Bravo pour tes réflexions !

Stéphan Keel et Eric Vallée a dit…

Par Stéphan

A chaud comme ça, je pense que certains ouvrages de Baudrillard pourraient être qualifiées de "parasociologiques". Je pense notamment à Les stratégies fatales où il décrit un univers où les liens ne sont pas de causalité mais d'affinité, de réversibilité et d'enchaînement. Par moment, ça me rappelait certaines remarques passées de Jacques Vallée. Il me faudrait le relire.

Je connais mal la littérature à ce sujet mais les notions d'objet-frontière et d'objet liminal ne relèvent-elles pas d'une épistémologie hybride ?

N.E. a dit…

Je ne connais pas Baudrillard ; peut-être que ça vaut le coup.

Tous les parapsychologues ne présentent pas leur objet comme "objet frontière" ou "objet liminal". Cela est le point de vue "disciplinaire" qui part du mainstream en direction des corps étrangers (supposées anomalies).

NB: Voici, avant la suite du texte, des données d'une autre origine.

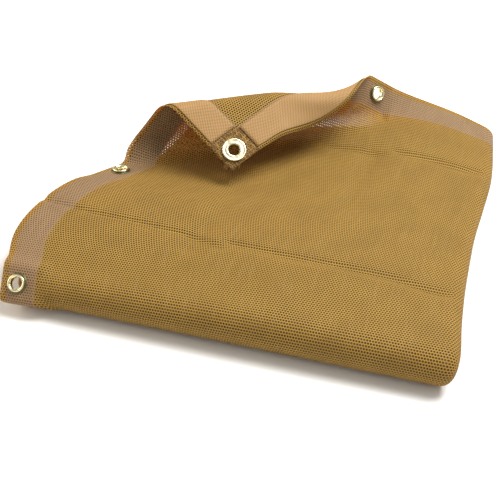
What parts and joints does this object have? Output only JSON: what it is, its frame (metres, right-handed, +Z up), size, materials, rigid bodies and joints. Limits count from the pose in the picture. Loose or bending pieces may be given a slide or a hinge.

Le point de vue transdisciplinaire amène à déjouer un tel objet, et à fonder une épistémologie à partir de cet objet "central". Ainsi, la logique lupascienne du tiers inclus permet d'appréhender logiquement les phénomènes paranormaux, et s'appliquent à tous les domaines de connaissance. Le point de vue systémique de Lucadou permet de voir à l'oeuvre "la signification" et ses effets (y compris quantitatifs), mais il éclaire d'autres domaines.

Stéphan Keel et Eric Vallée a dit…

Par Eric

Merci messieurs pour vos commentaires.
Je suis d'accords avec la plupart d'entre-eux. Je me dois de reformuler et d'ajouter à la réflexion après un peu plus de lecture.